New bounded contexts should follow this pattern by creating a dedicated workflow that filters on their own file paths.

Glossary

Term	Definition
Bounded context	A DDD concept representing a cohesive domain with clear boundaries. In Fleet, a group of Go packages under a common directory.
Cross-cutting concern	Functionality that affects multiple parts of the system (e.g., activity logging, authentication).
Ubiquitous language	Using the same terminology consistently across code and business domains.
Vertical slice	The complete implementation stack for a feature: handlers → service → datastore → database.

FAQ

How do I handle functionality that spans multiple contexts?

The context that owns the API endpoint orchestrates the operation. If writes to multiple contexts are needed, perform them as separate transactions. Use compensating transactions (Saga pattern) only as a last resort for critical consistency requirements.
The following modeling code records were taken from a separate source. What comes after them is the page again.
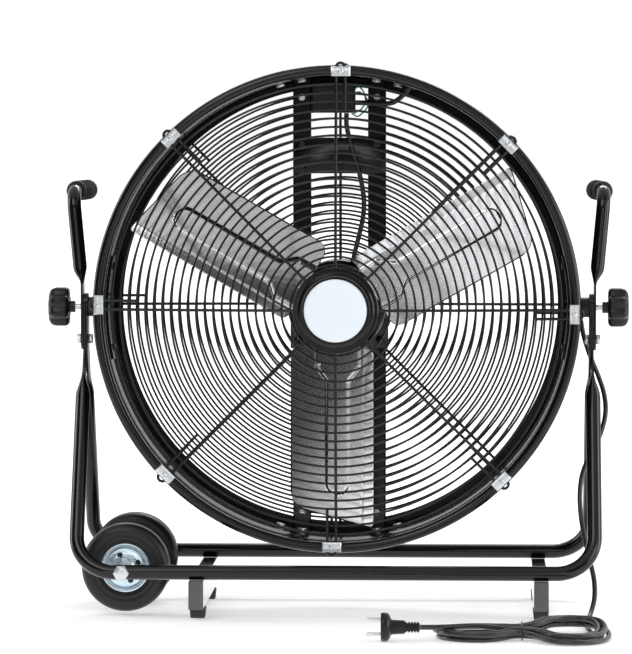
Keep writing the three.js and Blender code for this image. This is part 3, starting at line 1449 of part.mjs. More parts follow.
// The least free space between stretches of the hank that aren't neighbours along the cord.
function leastSelfGap(route) {
  const samples = [];
  for (let i = 0; i < route.length - 1; i += 1) {
    for (let k = 0; k < 6; k += 1) {
      samples.push([i + k / 6, route[i].clone().lerp(route[i + 1], k / 6)]);
    }
  }
  let least = Infinity;
  samples.forEach(([at, here], i) => {
    for (let j = i + 1; j < samples.length; j += 1) {
      if (samples[j][0] - at < 5) continue;
      least = Math.min(least, here.distanceTo(samples[j][1]) - 2 * CORD_R);
    }
  });
  return least;
}

// A wire tie round the waist of the hank.
function cordTie() {
  const half = HANK_FRONT[8][1] + HANK_PITCH * HANK_REVERSE + CORD_R + TIE_CLEARANCE + TIE_WIRE_R;
  const top = TIE_LIFT + HANK_LAYER + 2 * CORD_R + TIE_CLEARANCE + TIE_WIRE_R;
  const steps = 12;
  const rings = Array.from({ length: steps }, (_, k) => {
    const turn = (2 * Math.PI * k) / steps;
    const fuller = (value) => Math.sign(value) * Math.abs(value) ** 0.38;
    const y = HANK_Y + half * fuller(Math.cos(turn));
    const z = between(TIE_WIRE_R + 0.1, top, (1 + fuller(Math.sin(turn))) / 2);
    const outwards = point(0, Math.cos(turn), Math.sin(turn));
    return Array.from({ length: 4 }, (_, j) => {
      const around = (2 * Math.PI * j) / 4;
      return point(HANK_X + TIE_WIRE_R * Math.sin(around), y, z).addScaledVector(
        outwards,
        TIE_WIRE_R * Math.cos(around),
      );
    });
  });
  return loft(rings, true);
}

// A round two-pin plug with side earth flats, lying on its rim.
function plug() {
  const neckX = PLUG_FACE_X + PLUG_BODY;
  const reliefX = neckX + PLUG_NECK;
  const profile = [
    [0, PLUG_FACE_X],
    [PLUG_R - 1, PLUG_FACE_X],
    [PLUG_R, PLUG_FACE_X + 1],
    [PLUG_R, neckX - 6],
    [PLUG_R - 4, neckX - 1.5],
    [PLUG_NECK_R + 1, neckX],
    [PLUG_NECK_R, neckX + 3],
    [PLUG_NECK_R - 0.8, reliefX],
  ];
  const rib = PLUG_RELIEF / PLUG_RELIEF_RIBS;
  for (let k = 0; k < PLUG_RELIEF_RIBS; k += 1) {
    profile.push([PLUG_RELIEF_R - 1.8, reliefX + k * rib + 0.4]);
    profile.push([PLUG_RELIEF_R, reliefX + k * rib + rib * 0.5]);
  }
  profile.push([PLUG_RELIEF_R, reliefX + PLUG_RELIEF], [0, reliefX + PLUG_RELIEF]);
  const body = turnedX(profile, 10).translate(0, PLUG_Y, PLUG_Z);
  const pins = [-1, 1].map((up) =>
    barX(PLUG_Y, PLUG_Z + (up * PIN_SPACING) / 2, PIN_R, PLUG_FACE_X - PIN_LENGTH, PLUG_FACE_X + 2, 8),
  );
  return joined([body, ...pins]);
}

const FREE_ROUTE = freeCordRoute();
const HANK_ROUTE = hankRoute();
place("cord_free", tube(FREE_ROUTE, CORD_R, 8), CORD_PVC);
place("cord_hank", tube(HANK_ROUTE, CORD_R, 6), CORD_PVC);
place("cord_tie", cordTie(), ZINC);
place("plug", plug(), BLACK_PLASTIC);

console.log(`hank: least gap to itself ${leastSelfGap(HANK_ROUTE).toFixed(2)} mm`);
console.log(
  `cord: free ${lengthOf(FREE_ROUTE).toFixed(0)} mm, hank ${lengthOf(HANK_ROUTE).toFixed(0)} mm`,
);

export default fan;
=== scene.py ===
# %% [markdown]
# # A drum fan on a wheeled stand
# The solids that were made in CAD come in first. They hold every size, so nothing below
# changes the size of the fan: each piece gets a finer surface and a finish in the same place.
# Lengths are written in millimetres, because a fan maker thinks in them, and one function
# turns them into Blender's metres.

import bpy
import bmesh
import math
from mathutils import Matrix, Vector


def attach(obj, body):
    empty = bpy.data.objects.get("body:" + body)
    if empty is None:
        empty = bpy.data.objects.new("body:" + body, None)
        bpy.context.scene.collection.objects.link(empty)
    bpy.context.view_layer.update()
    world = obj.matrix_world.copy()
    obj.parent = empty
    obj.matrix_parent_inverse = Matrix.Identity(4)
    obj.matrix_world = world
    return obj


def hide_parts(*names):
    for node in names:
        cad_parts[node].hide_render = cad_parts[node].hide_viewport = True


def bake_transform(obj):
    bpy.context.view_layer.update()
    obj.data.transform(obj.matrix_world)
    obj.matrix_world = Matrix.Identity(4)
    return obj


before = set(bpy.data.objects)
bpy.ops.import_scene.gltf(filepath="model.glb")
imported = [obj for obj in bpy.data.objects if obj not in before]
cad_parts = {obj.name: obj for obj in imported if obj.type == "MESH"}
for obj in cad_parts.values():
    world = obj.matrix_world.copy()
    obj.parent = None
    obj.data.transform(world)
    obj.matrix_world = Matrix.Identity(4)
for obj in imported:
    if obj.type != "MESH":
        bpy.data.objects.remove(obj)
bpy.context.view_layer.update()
MM = 0.001
PIVOT_Z = 417.0
# The names of the sides, with their signs along X and along Y.
HANDS = (("left", -1), ("right", 1))
ENDS = (("front", -1), ("rear", 1))


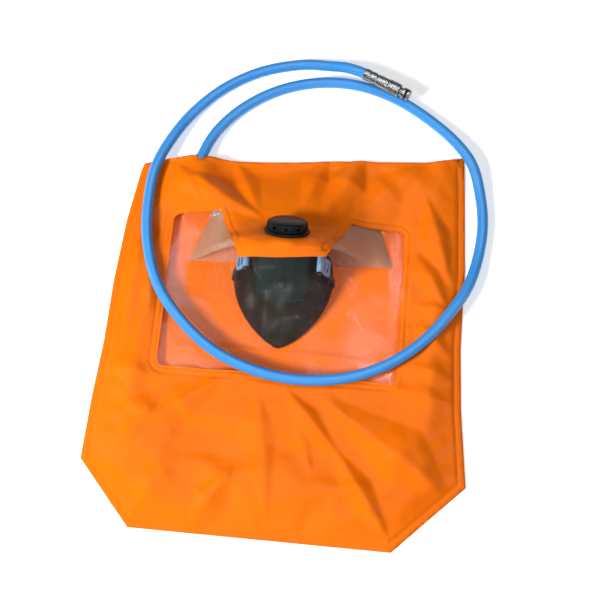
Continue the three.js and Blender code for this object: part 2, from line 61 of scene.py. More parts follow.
scene = bpy.context.scene

# ---- places, read from the frame

joints = {joint["name"]: joint for joint in frame["joints"]}


def along_z(origin, direction):
    """A placement at origin with its Z axis along direction and its X axis level."""
    z = Vector(direction).normalized()
    x = Vector((0, 1, 0)).cross(z) if abs(z.x) < 0.1 else Vector((0, 0, 1)).cross(z)
    x.normalize()
    turn = Matrix((x, z.cross(x), z)).transposed().to_4x4()
    return Matrix.Translation(origin) @ turn


def middle(node):
    low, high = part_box(node)
    return (low + high) / 2


valve_centre = Vector(joints["cover_turn"]["pos_m"])
valve_axis = Vector(joints["cover_turn"]["axis"]).normalized()
valve_place = along_z(valve_centre, valve_axis)

inlet_out = -Vector(joints["inhalation_lift"]["axis"]).normalized()
FERRULE_MIDDLE = 12.75 * MM  # of the inlet ferrule, along the inlet's axis
inlet_place = along_z(middle("inlet_ferrule") - inlet_out * FERRULE_MIDDLE, inlet_out)

mask_x = middle("mask_front_shell").x
nose_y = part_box("mask_facepiece")[0].y

# ---- camera, light and floor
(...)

What happens if I need to import implementation details from another context?

This is a sign that either:

1. The functionality belongs in a shared package
2. The bounded context boundaries need adjustment
3. A public interface should be added to the other context

Discuss with the tech leads before bypassing boundaries.

What's the difference between a module and a bounded context?

A module is a generic term for organizing cohesive code. A bounded context has hard boundaries enforced through public APIs, clear ownership, and restricted imports. We use "bounded context" to emphasize that these are not just convenient code groupings, but intentional boundaries designed to allow teams to work independently as the codebase scales.